The Australian dollar was up against the US dollar on Wednesday with the greenback still hovering near yesterday’s lows following the emergency US rate cut while talk of fiscal stimulus in Australia is giving the Aussie a boost.
AUD/USD was higher by 29 pips (+0.43%) to 0.6610 with a daily price range of 0.6576 to 0.6629 as of 5pm GMT.
AUD/USD slide below 0.66 in early trade but later rallied back to just short of yesterday’s high. Weekly gains for the exchange rate stand at +1.52%.
The Australian dollar
A strategy to both lower interest rates and raise government spending continue to attract traders back to the Australian dollar, particularly as other countries consider cut interest rates too.
Australian Treasurer Josh Frydenberg said there will be “targeted fiscal measures” which could include a business investment allowance. Support for areas of the economy most exposed to the virus outbreak makes sense and can avoid unnecessary pain for businesses unable to prepare for such a big external shock.

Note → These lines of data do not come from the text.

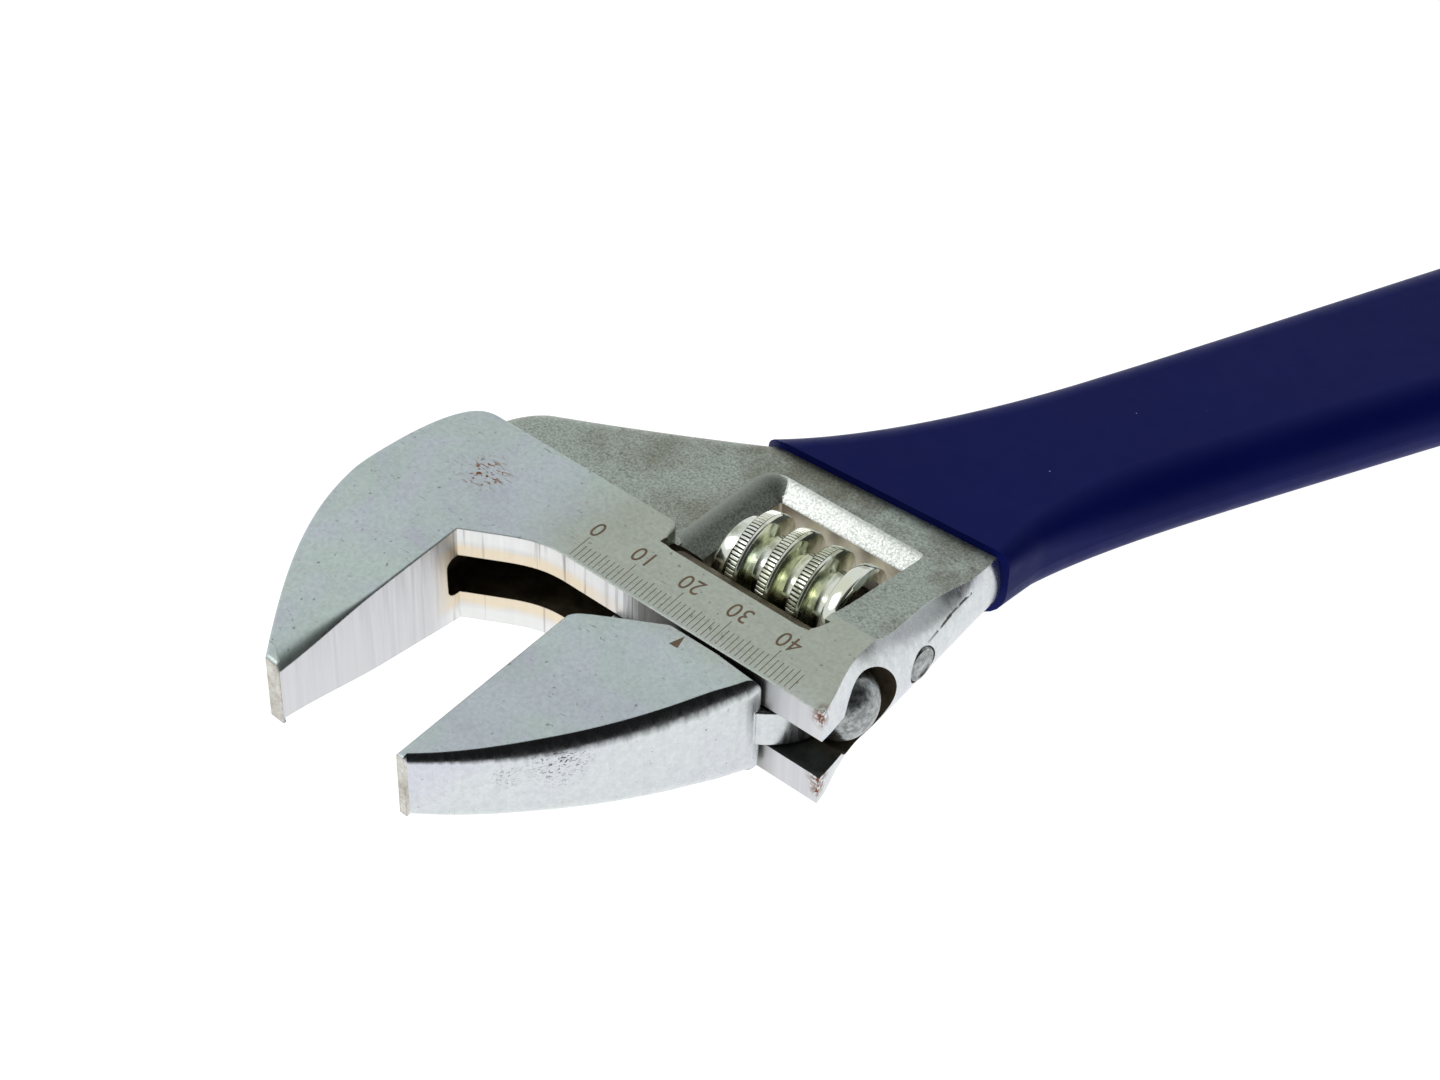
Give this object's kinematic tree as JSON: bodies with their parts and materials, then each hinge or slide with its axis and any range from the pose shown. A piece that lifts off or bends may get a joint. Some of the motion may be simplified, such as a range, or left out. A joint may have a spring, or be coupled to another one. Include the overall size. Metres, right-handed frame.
{
  "type": "adjustable wrench",
  "caption": "Adjustable wrench with a sliding jaw driven by a knurled worm, an etched opening scale and a dipped vinyl grip.",
  "frame": {"origin": "middle of the fixed jaw's flat gripping face", "axes": "+X is the gripping face's normal, the way the moving jaw opens; +Y runs from the jaws towards the handle; +Z is across the thickness, with the etched scale on the +Z side"},
  "size_m": [0.1879, 0.3549, 0.02],
  "materials": {
    "plated_steel": "satin zinc or nickel plating with pits, scratches and a little rust",
    "worm_steel": "bright zinc, finely knurled crests",
    "spring_steel": "bright wire",
    "vinyl": "smooth semi-matt navy"
  },
  "bodies": {
    "frame": {"body": "plated_steel", "worm_pin": "plated_steel", "worm_spring": "spring_steel", "grip_sleeve": "vinyl"},
    "jaw": {"moving_jaw": "plated_steel"},
    "worm": {"worm": "worm_steel"}
  },
  "joints": [
    {"name": "jaw_slide", "type": "slide", "parent": "frame", "child": "jaw", "axis": [1, 0, 0], "range_m": [-0.0268, 0.018]},
    {"name": "worm_spin", "type": "hinge", "parent": "frame", "child": "worm", "pos_m": [0.0305, 0.054, 0], "axis": [1, 0, 0], "range_deg": [-1010, 1500]}
  ],
  "couplings": [
    {"joint": "worm_spin", "follows": "jaw_slide", "rad_per_m": -974.14}
  ]
}
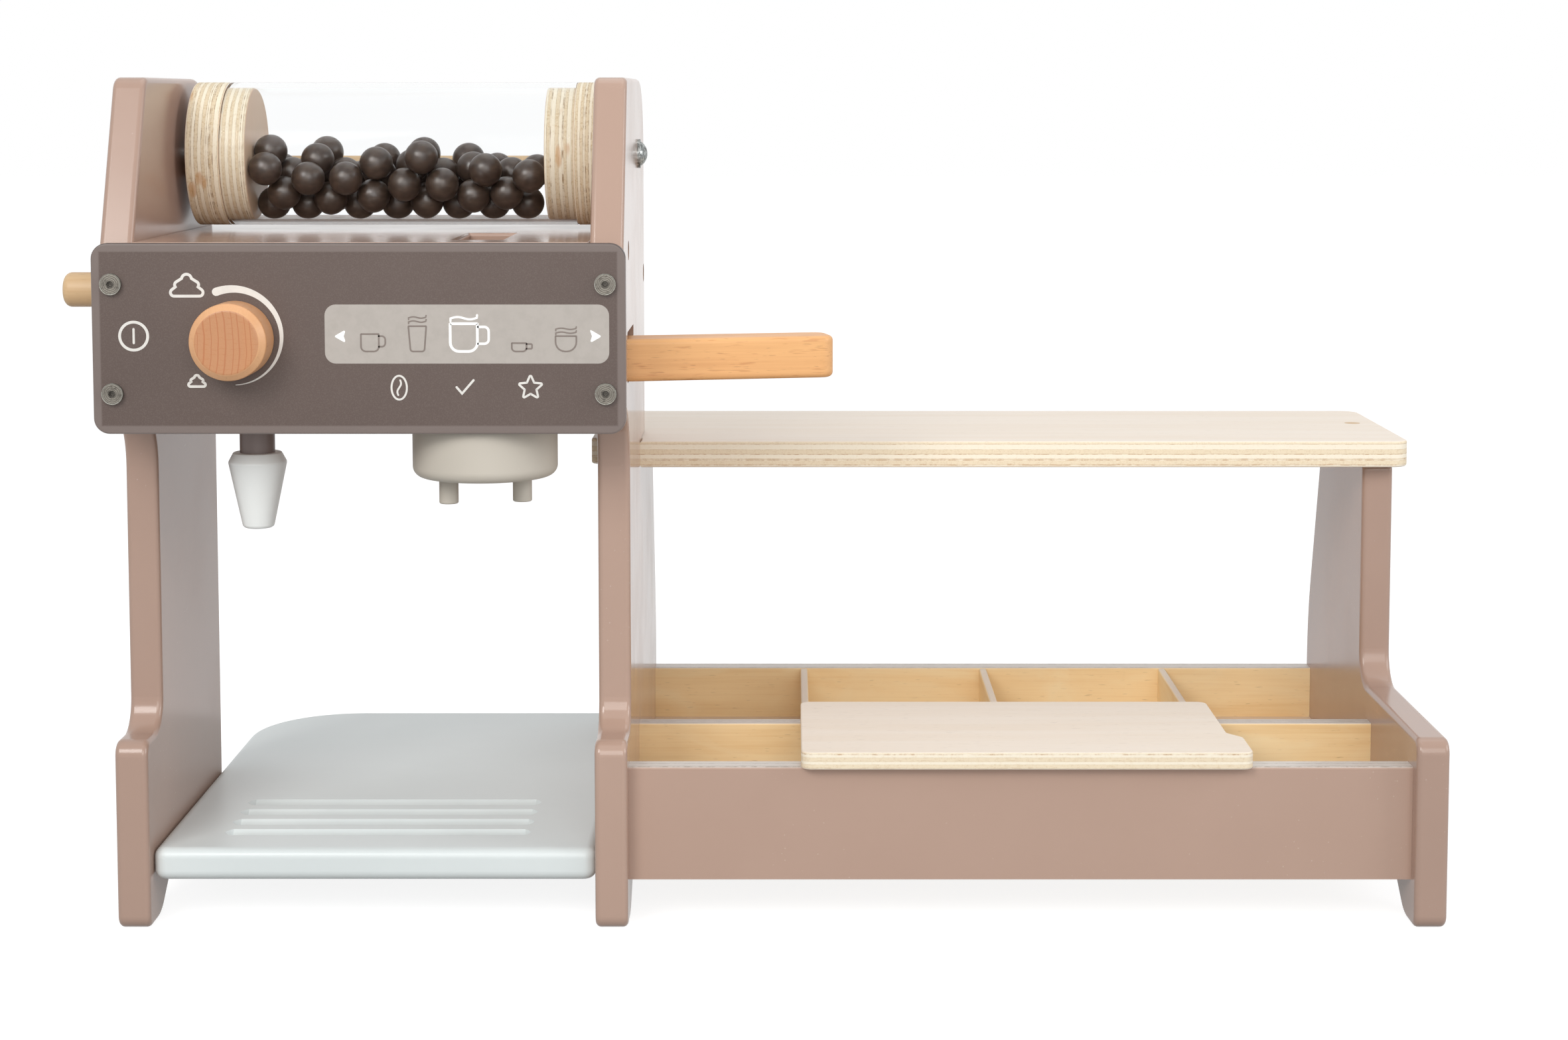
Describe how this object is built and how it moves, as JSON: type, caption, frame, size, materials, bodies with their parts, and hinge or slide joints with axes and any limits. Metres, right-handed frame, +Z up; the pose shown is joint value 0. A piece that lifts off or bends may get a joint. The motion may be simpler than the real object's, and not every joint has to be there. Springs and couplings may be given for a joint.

The Reserve Bank of Australia (RBA) Deputy Governor Guy Debelle told the Australian parliament that the RBA could do just one more rate cut before turning to quantitative easing (QE). He predicted the fall in services exports due to coronavirus would cut about 0.5% off Australian GDP in the first quarter of 2020.
The US dollar
Wall Street was higher, the dollar was off yesterday’s lows and the yield on 10-year US Treasuries rose back above 1% on Wednesday. Some of the credit for the turnaround owes to the return of former VP Joe Biden as a big contender for the Democratic Party’s Presidential nominee. He is more of a moderate than socialist Bernie Sanders and has no plans for a national healthcare service, which aided pharmaceutical shares.
There is still some reticence about the Fed’s emergency rate hike, but it is already starting to look less extreme after the Bank of Canada lowered its overnight rate by 50 basis points to target 1.25%. The bigger cut of half-a-percentage point matches the move made by the Fed.